DO THIS —
Restrict the output to the lines below starting at the one that contains "points = [vertex.co" and ending at the one that contains "if empty is", and restate them word for word, both ends included.

DATA EXCERPT —

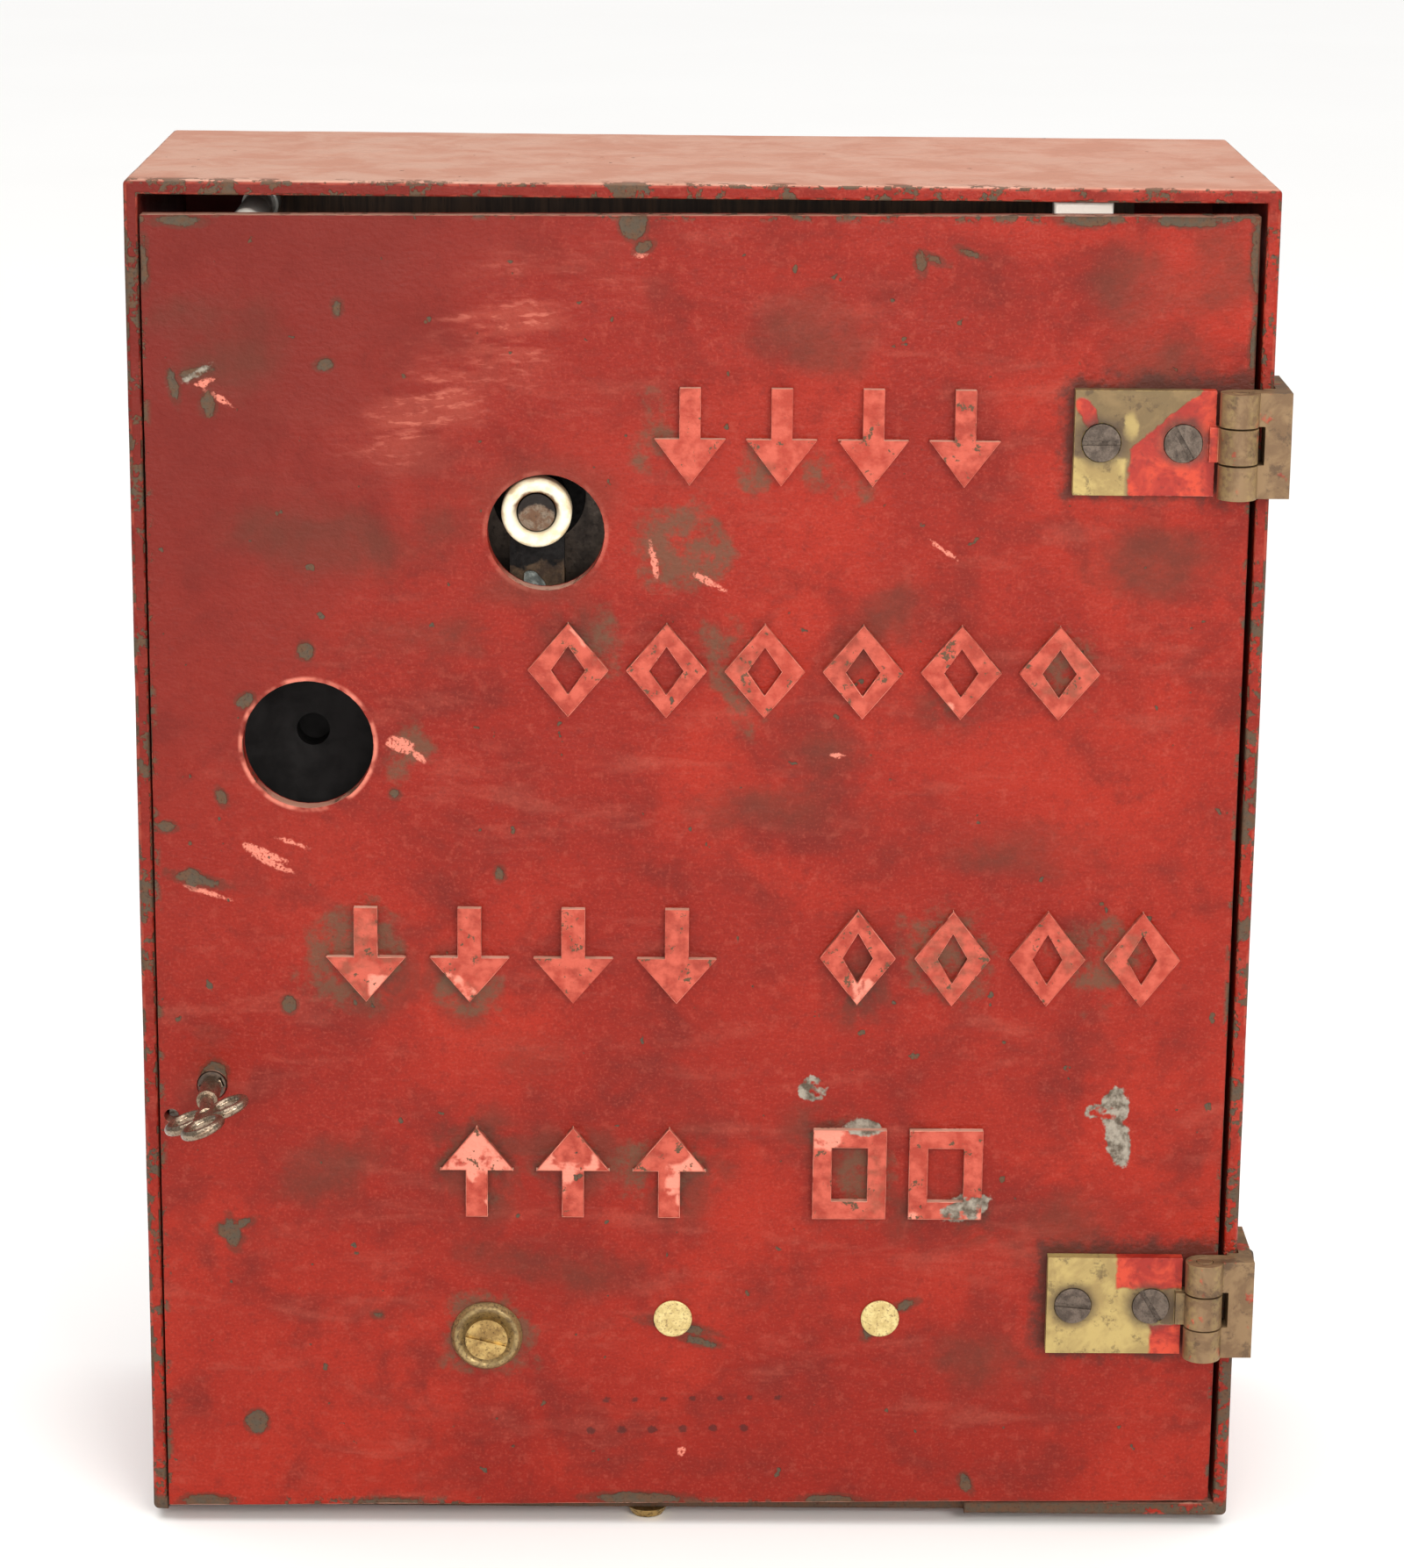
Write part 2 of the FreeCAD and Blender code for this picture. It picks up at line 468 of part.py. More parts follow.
ratchet_teeth = 24
saw = []
for n in range(ratchet_teeth):
    for turn, radius in ((0.0, 10.0), (0.92, 8.4)):
        angle = 2 * math.pi * (n + turn) / ratchet_teeth
        saw.append((radius * math.cos(angle), radius * math.sin(angle)))
keep("ratchet_wheel", [flat([saw], [(0, 0, SIZES["arbor_r"] + 0.05)], (AX, -62.7, AZ), 1.9)])
barrel = cut([rod(AX, -57.8, AZ, "barrel_r", 19.6)], [rod(AX, -56.6, AZ, "barrel_r - 1.2", 17.2),
                                                    rod(AX, -58, AZ, "arbor_r + 0.1", 21)])
keep("spring_barrel", [barrel])
strips = []
for n in range(12):
    side = 1 if n % 2 else -1
    radius = 5.0 + 1.25 * n
    ring = doc.addObject("Part::Cylinder", "half_turn")
    ring.Radius = radius
    ring.Height = 14.0
    ring.Angle = 180
    ring.Placement = FreeCAD.Placement(V(AX + side * 0.625, -55.0, AZ),
                                       FreeCAD.Rotation(V(0, 1, 0), 0 if side > 0 else 180)
                                       .multiply(FreeCAD.Rotation(V(1, 0, 0), -90)))
    strips.append(cut([ring], [rod(AX + side * 0.625, -56, AZ, radius - 0.5, 17)]))
keep("mainspring", [fuse(strips)])
keep("great_wheel", [toothed(SIZES["wheel_teeth"], SIZES["train_module"], 2.8, (AX, -37.4, AZ), 3.1)])

pinion_turn = 180 - SIZES["mesh_angle"] + 180 / SIZES["pinion_teeth"]
pinion = toothed(SIZES["pinion_teeth"], SIZES["train_module"], 5.2, (BX, -38.6, BZ), 1.0, 0.34, pinion_turn)
shaft_b = fuse([rod(BX, -63.3, BZ, 1.6, 39.2), rod(BX, -65.6, BZ, 1.05, 2.3), rod(BX, -24.1, BZ, 1.05, 2.3)])
keep("second_arbor", [fuse([pinion, shaft_b])])
keep("second_wheel", [toothed(SIZES["second_teeth"], SIZES["fly_module"], 2.2, (BX, -32.6, BZ), 1.65,
                                turn=-SIZES["fly_angle"])])
code = rod(BX, -61.2, BZ, "code_wheel_r", 2.0)
notches = []
for degrees in (20, 46, 72, 124, 150, 202, 228, 254, 280, 320):
    angle = math.radians(degrees)
    notches.append(rod(BX + 16.0 * math.cos(angle), -62, BZ + 16.0 * math.sin(angle), 2.2, 4))
keep("code_wheel", [cut([code], notches + [rod(BX, -62, BZ, 1.65, 4)])])
fly_turn = 180 - SIZES["fly_angle"] + 180 / SIZES["fly_teeth"]
fly_pinion = toothed(SIZES["fly_teeth"], SIZES["fly_module"], 4.4, (CX, -33.4, CZ), 0.8, 0.33, fly_turn)
shaft_c = fuse([rod(CX, -63.3, CZ, 1.3, 39.2), rod(CX, -65.6, CZ, 1.05, 2.3), rod(CX, -24.1, CZ, 1.05, 2.3)])
keep("fly_arbor", [fuse([fly_pinion, shaft_c])])
vane = [block(CX - 11.0, -56, CZ - 0.25, 22, 10, 0.5), rod(CX, -56, CZ, 2.1, 10)]
vane = cut(vane, [rod(CX, -57, CZ, 1.35, 14)])
keep("fly_vane", [vane])

# ---- click and its spring ---------------------------------------------------------------------
pawl = [(-3.2, -1.9), (10.0, -1.9), (14.3, 0.35), (14.3, 1.2), (10.0, 1.9), (-3.2, 1.9)]
keep("click", [flat([pawl], [(0, 0, 1.6)], (CLICK[0], -62.6, CLICK[1]), 1.8)])
keep("click_screw", [fuse([rod(CLICK[0], -66.9, CLICK[1], 2.8, 0.9),
                           rod(CLICK[0], -66, CLICK[1], 1.5, 5.4)])])
blade = flat([[(-40.5, 84.2), (-39.8, 84.4), (-46.2, 93.5), (-47.4, 93.5)]], [], (0, -62.8, 0), 2.4)
keep("click_spring", [fuse([blade, block(-51.0, -63.5, 92.2, 5.4, 3.4, 4.6)])])

# ---- pull lever -------------------------------------------------------------------------------
SX, SZ = -SIZES["pull_hole_x"], SIZES["pull_hole_z"]
arm_angle = math.atan2(SZ - PZ, SX - PX)
side = V(-math.sin(arm_angle), 0, math.cos(arm_angle))
wide, narrow = side * 6.5, side * 5.0
start, end = V(PX, 0, PZ), V(SX, 0, SZ)
tail = V(PX + 30.0, 0, PZ - 9.0)
HOOK_X, HOOK_Z, LOW_HOOK_Z = tail.x, tail.z, -24.0
arm = [start + wide, end + narrow, end - narrow, start - wide]
tail_side = V(0.29, 0, 0.957)
tail_arm = [start + tail_side * 6.0, start - tail_side * 6.0, tail - tail_side * 3.0, tail + tail_side * 3.0]
lever = [flat([[(p.x, p.z) for p in loop_points]], [], (0, -72, 0), 3.2) for loop_points in (arm, tail_arm)]
lever += [rod(PX, -72.4, PZ, 8.0, 4.0), rod(SX, -72, SZ, 10.0, 3.2), rod(HOOK_X, -77, HOOK_Z, 1.4, 6.0)]
keep("pull_lever", [cut(lever, [rod(PX, -74, PZ, 3.1, 8), rod(SX, -73, SZ, 5.05, 6)])])
socket = cut([rod(SX, -77, SZ, "socket_r", 5.0), rod(SX, -72, SZ, 5.0, 5.4)],
             [rod(SX, -78, SZ, "socket_bore_r", 10.5), cone(SX, -77.1, SZ, "socket_r - 1.1", 4.2, 3.9)])
keep("handle_socket", [soften(socket, 0.5, lambda e: e.CenterOfMass.y < -76.9)])
stud = cut([rod(PX, -76.2, PZ, 5.0, 1.8), rod(PX, -74.4, PZ, 3.0, 8.4), rod(PX, -66, PZ, 2.0, 4.2)],
           [block(PX - 6, -77, PZ - 0.5, 12, 1.6, 1.0)])
keep("lever_stud", [stud])
keep("spring_post", [fuse([rod(HOOK_X, -77, LOW_HOOK_Z, 1.4, 11), rod(HOOK_X, -66, LOW_HOOK_Z, 1.2, 4.0)])])
coil = doc.addObject("PartDesign::Body", "coil")
wire_end = drawing(coil, [], [(2.3, 0, 0.4)])
turns = coil.newObject("PartDesign::AdditiveHelix", "turns")
turns.Profile = wire_end
turns.ReferenceAxis = (origin_plane(coil, "Z_Axis"), [""])
turns.Mode = 0
turns.Pitch = 1.15
turns.Height = HOOK_Z - LOW_HOOK_Z - 5.2
place(coil, (HOOK_X, -74.4, LOW_HOOK_Z + 2.6))
eyes = []
for z in (HOOK_Z, LOW_HOOK_Z):
    eye = doc.addObject("Part::Torus", "eye")
    eye.Radius1 = 2.2
    eye.Radius2 = 0.4
    eyes.append(place(eye, (HOOK_X, -74.4, z), "y"))
keep("lever_spring", [coil] + eyes)

# ---- code contacts ----------------------------------------------------------------------------
post = cut([block(24, -63.5, 58, 12, 9.0, 24)], [rod(x, -64, z, 1.55, 12) for x, z in CONTACT_SCREWS])
keep("contact_block", [post])
keep("contact_screws", [screw(x, -67.5, z, 2.8, 1.5, 1.5, 10.8) for x, z in CONTACT_SCREWS])
finger = [block(BX - 0.6, -61.6, BZ + 17.6, 24.0 - BX, 3.0, 0.5), rod(BX, -61.6, BZ + 17.3, 0.8, 3.0),
          rod(23.2, -61.6, BZ + 17.85, 0.7, 3.0)]
keep("contact_spring", [fuse(finger)])
keep("fixed_contact", [fuse([block(BX + 6, -61.6, BZ + 21.2, 18 - BX, 3.0, 0.6),
                             rod(BX + 7, -61.6, BZ + 21.0, 0.8, 3.0)])])

# ---- arrester, insulators, terminals and wires ------------------------------------------------
ARRESTER_POSTS = [(52.0, 113.0), (82.0, 113.0)]
KNOB_X, KNOB_Z = -85.6, 124.5
bottom = block(44, -72, 104, 48, 10, 18)
web = block(65.6, -78, 110, 11.2, 8, 12)
lip = block(65.6, -81.6, 110, 11.2, 3.8, 20.2)
base = soften(fuse([bottom, web, lip]), 0.7, lambda edge: edge.CenterOfMass.y < -63 and edge.Length > 9.9)
keep("arrester_base", [cut([base], [rod(x, -77, z, 2.05, 18) for x, z in ARRESTER_POSTS])])
posts = [cut([rod(x, -62, z, 4.0, 50)], [rod(x, -63, z, 1.55, 9)]) for x, z in ARRESTER_POSTS]
keep("brass_posts", posts + [rod(KNOB_X, -44, KNOB_Z - 1.0, 2.2, 32)])
keep("arrester_screws", [screw(x, -75.6, z, 3.2, 1.6, 1.5, 18) for x, z in ARRESTER_POSTS])
keep("arrester_plates", [cut([block(x - 3.7, -74, 107, 7.4, 2, 12)], [rod(x, -75, 113, 1.6, 4)])
                         for x in (52.0, 82.0)])
knob = fuse([rod(KNOB_X, -78.4, KNOB_Z, 3.0, 30.4), ball(KNOB_X, -78.4, KNOB_Z, 3.0),
             rod(KNOB_X, -50.0, KNOB_Z, 3.6, 6)])
keep("porcelain_knob", [knob])

block_plain = soften(block(-64, -26, -118, 128, 14, 20), 1.0, lambda edge: edge.CenterOfMass.y < -25.9)
POSTS_X = [-45.0 + 18.0 * n for n in range(6)]
keep("terminal_block", [cut([block_plain], [rod(x, -27, z, 1.85, 16) for x, z in BLOCK_SCREWS]
                            + [rod(x, -27, -108, 1.6, 10) for x in POSTS_X])])
stems = [fuse([rod(x, -28, -108, 4.2, 2), rod(x, -40, -108, 1.8, 12), rod(x, -36, -108, 3.8, 5),
               rod(x, -26, -108, 1.5, 8)]) for x in POSTS_X]
keep("binding_posts", stems)


def tube(points, radius, bend):
    """Round wire along straight runs joined by bends."""
    runs = [V(*p) for p in points]
    edges = []
    last = runs[0]
    for before, here, after in zip(runs, runs[1:], runs[2:]):
        into, out = (here - before).normalize(), (after - here).normalize()
        half = into.getAngle(out) / 2
        setback = bend * math.tan(half)
        first, second = here - into * setback, here + out * setback
        inward = (out - into).normalize()
        middle = here + inward * (bend / math.cos(half) - bend)
        edges += [Part.makeLine(last, first), Part.Arc(first, middle, second).toShape()]
        last = second
    edges.append(Part.makeLine(last, runs[-1]))
    path = doc.addObject("Part::Feature", "path")
    path.Shape = Part.Wire(edges)
    ring = doc.addObject("Part::Circle", "ring")
    ring.Radius = radius
    turn = FreeCAD.Rotation(V(0, 0, 1), runs[1] - runs[0])
    ring.Placement = FreeCAD.Placement(runs[0], turn)
    doc.recompute()
    sweep = doc.addObject("Part::Sweep", "sweep")
    sweep.Sections = [ring]
    sweep.Spine = (path, [f"Edge{n + 1}" for n in range(len(edges))])
    sweep.Solid = True
    sweep.Frenet = False
    return sweep


left_run = tube([(-45, -30, -103.5), (-45, -30, -90), (-45, -17, -90), (-69, -17, -74), (-69, -17, 106),
                 (-83, -17, 110), (-83, -17, 118.2)], 1.1, 4.0)
right_run = tube([(45, -30, -103.5), (45, -30, -90), (45, -17, -90), (69, -17, -74), (69, -17, 96),
                  (69, -57, 96), (69, -57, 104)], 1.1, 4.0)
jumper = tube([(9, -30, -103.5), (9, -30, -92), (27, -30, -92), (27, -30, -103.5)], 1.1, 4.0)
keep("line_wires", [left_run, right_run, jumper])

# ---- check and write --------------------------------------------------------------------------
doc.recompute()
for thing in doc.Objects:
    if "Invalid" in thing.State or "Error" in thing.State:
        raise SystemExit(f"{thing.Name} did not build: {thing.State}")
for thing in pieces:
    shape = thing.Shape
    if shape.isNull() or not shape.isValid() or not shape.Solids:
        raise SystemExit(f"{thing.Label} has no valid solid")
    shape.exportStep(f"parts/{thing.Label}.step")
print(len(pieces), "pieces")
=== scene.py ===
"""Looks of the street fire alarm box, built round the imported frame."""

import json
import math

import bmesh
import bpy
from mathutils import Matrix, Vector, kdtree, noise


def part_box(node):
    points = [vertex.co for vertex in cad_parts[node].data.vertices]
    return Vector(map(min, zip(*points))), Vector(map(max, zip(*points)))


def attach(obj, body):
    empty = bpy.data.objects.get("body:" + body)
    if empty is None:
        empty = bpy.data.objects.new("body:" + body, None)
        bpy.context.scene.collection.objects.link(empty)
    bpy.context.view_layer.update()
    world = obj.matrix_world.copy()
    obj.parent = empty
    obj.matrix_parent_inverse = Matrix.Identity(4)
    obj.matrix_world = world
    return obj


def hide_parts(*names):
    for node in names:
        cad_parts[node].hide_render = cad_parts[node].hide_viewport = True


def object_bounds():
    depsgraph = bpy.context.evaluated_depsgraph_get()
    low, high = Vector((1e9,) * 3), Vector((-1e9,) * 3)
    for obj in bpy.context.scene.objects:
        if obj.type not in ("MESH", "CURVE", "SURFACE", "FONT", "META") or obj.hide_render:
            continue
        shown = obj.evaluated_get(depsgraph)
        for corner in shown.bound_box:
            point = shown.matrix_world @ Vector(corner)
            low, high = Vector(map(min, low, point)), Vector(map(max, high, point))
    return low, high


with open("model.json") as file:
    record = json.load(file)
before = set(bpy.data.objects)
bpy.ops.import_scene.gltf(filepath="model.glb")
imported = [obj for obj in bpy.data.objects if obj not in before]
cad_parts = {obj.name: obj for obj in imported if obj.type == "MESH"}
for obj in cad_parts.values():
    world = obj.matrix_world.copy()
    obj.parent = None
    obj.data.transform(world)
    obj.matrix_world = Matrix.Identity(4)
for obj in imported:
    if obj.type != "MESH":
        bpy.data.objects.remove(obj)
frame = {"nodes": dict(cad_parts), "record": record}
CAD_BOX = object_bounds()

MM = 0.001
CAD = frame["nodes"]
BODY_OF = {
    node: body
    for body, names in frame["record"]["behaviour"]["bodies"].items()
    for node in names
}

# places on the object, in millimetres
FRONT = -86.0  # the door's front plane, along Y
WINDING_HOLE = (-29.2, 67.5, 11.1)  # x, z and radius in the door
HANDLE_HOLE = (-74.7, 25.7, 12.5)
COLLAR = (-31.0, 0.0, 71.0)
UNSHADED_MIDDLE = (-31.0, 0.0, 68.6)  # middle of the arbor's end face, below its painted shadow
KEYHOLE = (-94.4, 0.0, -42.4)
LEAF_END, LEAF_MIDDLE, LEAF_HALF = 69.9, 86.45, 10.1  # hinge leaves: x of the end, and z
FLAT = (1.0, 0.0, 1.0)  # leaves out Y, for distances on the door's plane

FAR = 9.0  # fields stop growing at this distance
PAINT_LOSS = 0.16  # how deep a chip goes
COAT_ROUGHNESS = 0.2
FLOOR_GAP = 0.2


# ---- shapes --------------------------------------------------------------------------------------
def dent(point, depth, size):
    """How far, in metres, the surface at this point has been pushed in."""
    spot = point / (size * MM)
    value = 0.5 + 0.5 * noise.noise(spot) + 0.25 * noise.noise(spot * 3.1)
    return depth * MM * min(1.0, max(0.0, value))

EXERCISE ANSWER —
    points = [vertex.co for vertex in cad_parts[node].data.vertices]
    return Vector(map(min, zip(*points))), Vector(map(max, zip(*points)))


def attach(obj, body):
    empty = bpy.data.objects.get("body:" + body)
    if empty is None:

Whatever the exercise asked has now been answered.